Most often I have a broad concept from the very beginning- a title or a thought or a color scheme (or shape!) that expresses an emotion or experience. Sometimes, I have to make a set of marks first and let the fact that it “is” then guide me. Either way, it’s surely not something I just dive in to higgledy-piggledy, where I throw paint and just “go for it”. Very very early in the game, I must have something to hold on to, that will center my thinking.

I never pre-design it fully. Because of that, starting can be hard. Of course, starting is often hard, even when I know what I’m painting first. ;) But once I’ve begun, patterns become clearer and clearer, contrasts build that I can take advantage of, and an expression of some kind of order often builds itself. Always I must activate my mind and assess what is already there, guiding my eye compositionally, and, comparatively, where I might like to lead the eye next. So there’s a kind of “flow” I try and catch ahold of. It’s always a process.

The goal, if there is one beyond paying attention, is for the piece to itself reflect the process of its being built. In many ways, it’s like watching a movie, where all the frames have been stacked on top of themselves. Spatially, the finished piece is a static object, but it’s also a document that expresses action-through-time.

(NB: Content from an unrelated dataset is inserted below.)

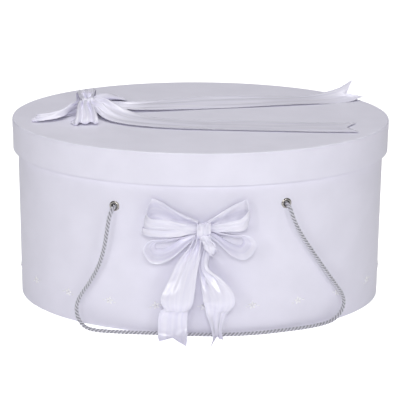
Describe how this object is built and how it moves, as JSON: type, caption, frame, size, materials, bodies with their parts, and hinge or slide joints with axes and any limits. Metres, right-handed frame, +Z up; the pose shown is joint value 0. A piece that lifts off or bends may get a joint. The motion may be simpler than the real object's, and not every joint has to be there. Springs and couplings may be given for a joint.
{
  "type": "hat box",
  "caption": "Oval covered-board hat box with a lift-off lid, cord handle at the front, satin bows on the wall and lid, and small raised flowers round the foot.",
  "frame": {"origin": "centre of the oval foot, on the surface that the box stands on", "axes": "+Z up, +X along the oval's length to the right as seen from the front, -Y towards the front with the cord handle and bow"},
  "size_m": [0.4526, 0.3443, 0.2421],
  "materials": {
    "greyboard": "rolled and flat greyboard, matt",
    "cover_paper": "white covering paper with a faint lavender pearl sheen",
    "lining_paper": "plain white lining paper",
    "eyelet_metal": "bright nickel-plated brass",
    "twisted_cord": "twisted shiny viscose cord",
    "satin_ribbon": "white double-faced satin ribbon",
    "flower_lacquer": "raised white puff print, satin",
    "pearl": "pearl lacquer on a small plastic bead"
  },
  "bodies": {
    "box": {"wall_board": "greyboard", "base_board": "greyboard", "body_cover": "cover_paper", "foot_sheet": "cover_paper", "wall_lining": "lining_paper", "base_lining": "lining_paper", "front_left_eyelet": "eyelet_metal", "front_left_washer": "eyelet_metal", "front_right_eyelet": "eyelet_metal", "front_right_washer": "eyelet_metal", "rear_left_eyelet": "eyelet_metal", "rear_left_washer": "eyelet_metal", "rear_right_eyelet": "eyelet_metal", "rear_right_washer": "eyelet_metal", "handle_cord": "twisted_cord", "left_stopper_knot": "twisted_cord", "right_stopper_knot": "twisted_cord", "bow_knot": "satin_ribbon", "bow_left_upper_loop": "satin_ribbon", "bow_left_lower_loop": "satin_ribbon", "bow_right_upper_loop": "satin_ribbon", "bow_right_lower_loop": "satin_ribbon", "bow_left_tail": "satin_ribbon", "bow_right_tail": "satin_ribbon", "raised_flowers": "flower_lacquer", "flower_pearls": "pearl"},
    "lid": {"lid_rim_board": "greyboard", "lid_board": "greyboard", "lid_top_cover": "cover_paper", "lid_rim_cover": "cover_paper", "lid_lining": "lining_paper", "lid_rim_lining": "lining_paper", "lid_bow_knot": "satin_ribbon", "lid_bow_left_front_loop": "satin_ribbon", "lid_bow_left_low_loop": "satin_ribbon", "lid_bow_left_rear_loop": "satin_ribbon", "lid_bow_right_rear_loop": "satin_ribbon", "lid_front_tail": "satin_ribbon", "lid_rear_tail": "satin_ribbon"}
  },
  "joints": [
    {"name": "lid_lift", "type": "slide", "parent": "box", "child": "lid", "axis": [0, 0, 1], "range_m": [0, 0.12]}
  ]
}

I have four pieces to share. Let’s take a quick look at each. Perhaps something from my process will inspire others to try some abstracts themselves.

Thinking of Spring

This is the first one I did, starting from the center and moving outwards. I wet the back, like normal, but the front was dry. It’s all wet into wet, done in one go, perhaps over 2 hours. Staring at it, the power that draws me in is the two semi-opposing patterns- one of value contrast, and one of hue contrast. The center, with the white paper, is clearly very strong as a value contrast. And yet the yellow spokes are also very dominant as the palest, most vibrant hue. I have a hard time focusing on both at the same time. My mind has to shift. The orange body does all the heavy lifting, providing the “meat” for the two contrasts to push against. On a technical level, wetting the paper lets me explore things for a long time, dropping in thick wet applications relatively late in the game to help push contrasts.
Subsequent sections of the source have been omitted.